We should not expect more from the International Atomic Energy Agency than it can deliver, political scientist Volodymyr Fessenko writes in NV:

“As expected, the IAEA is trying to maintain a formal neutrality in this report, while admitting at least indirectly that the main risks result from the fact that the facility is occupied by Russian troops. ... All international organisations over which Russia has some influence, including the IAEA, are striving to appear neutral and therefore appealing to both warring parties. As a result, we must not expect anything earth-shattering from the IAEA. ... What it can do is continue to monitor the situation at the plant, and if possible set up a permanent mission there.”

Deutschlandfunk (DE) /

Rosatom pushing its own agenda

It's hardly surprising that the IAEA has not said a word about Russia being responsible for the war, says Deutschlandfunk:

“According to its statutes, the IAEA is committed to cooperation in the field of nuclear energy, to its safe and peaceful use. Russia is the world's largest player in the field of nuclear energy, developing and selling nuclear power plants to numerous countries, supplying them with fuel rods and, if necessary, granting loans for their construction. The strings come together at the Russian State Nuclear Energy Corporation Rosatom, which was founded by the decree of President Vladimir Putin.
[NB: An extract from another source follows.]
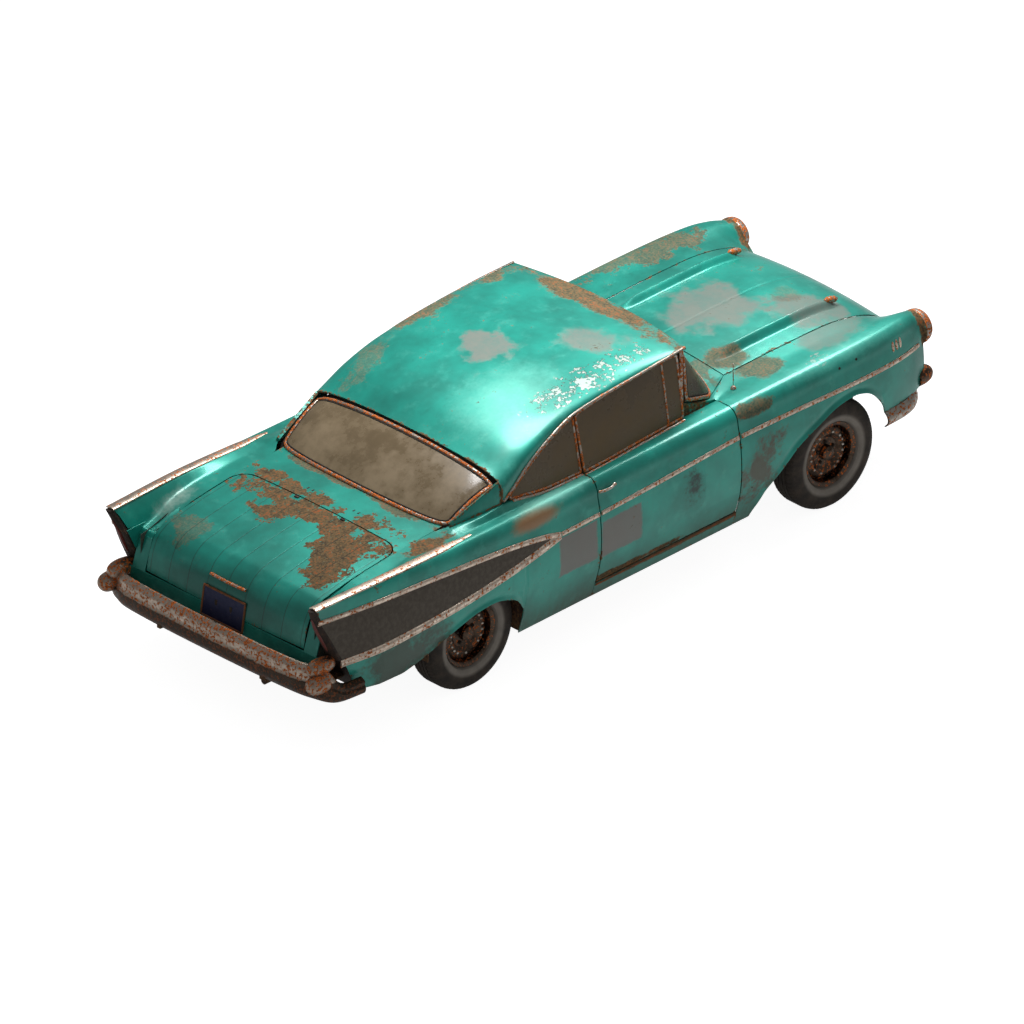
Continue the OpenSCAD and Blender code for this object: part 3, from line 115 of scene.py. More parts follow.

It is safe to assume that Rosatom is doing everything it can to promote the interests of the Russian ruling elite in the IAEA.”

Dmytro Lubinets (UA) /

IAEA silent on war crimes

Writing on his Facebook page, Dmytro Lubinets, Chairman of the Ukrainian Parliamentary Committee on Human Rights, voices his disappointment with the IAEA report:

“It only mentions the stressful conditions, pressure and threats faced by staff at the plant, but not the known extrajudicial executions and torture of staff by the Russian military. Even though the IAEA mission has repeatedly stated that it does not want to be used for political discussions, it is vital to recognise that the safety of the staff is not a policy but a basic principle of nuclear safety. And it is unacceptable to remain silent on the war crimes committed by the Russian military, which de facto controls the Zaporizhzhia nuclear power plant, against the staff working there.”

La Repubblica (IT) /

Enormous pressure could provoke fatal errors

La Repubblica highlights the crucial nature of the human factor in the current situation:

“The Ukrainian technicians who operate the plant - under the physical control of the Russian soldiers but also in contact with the Ukrainian government - are under pressure. They are not free to make decisions and they have not left the plant for forty days. This could lead to errors, in a context where they must be avoided at all costs.”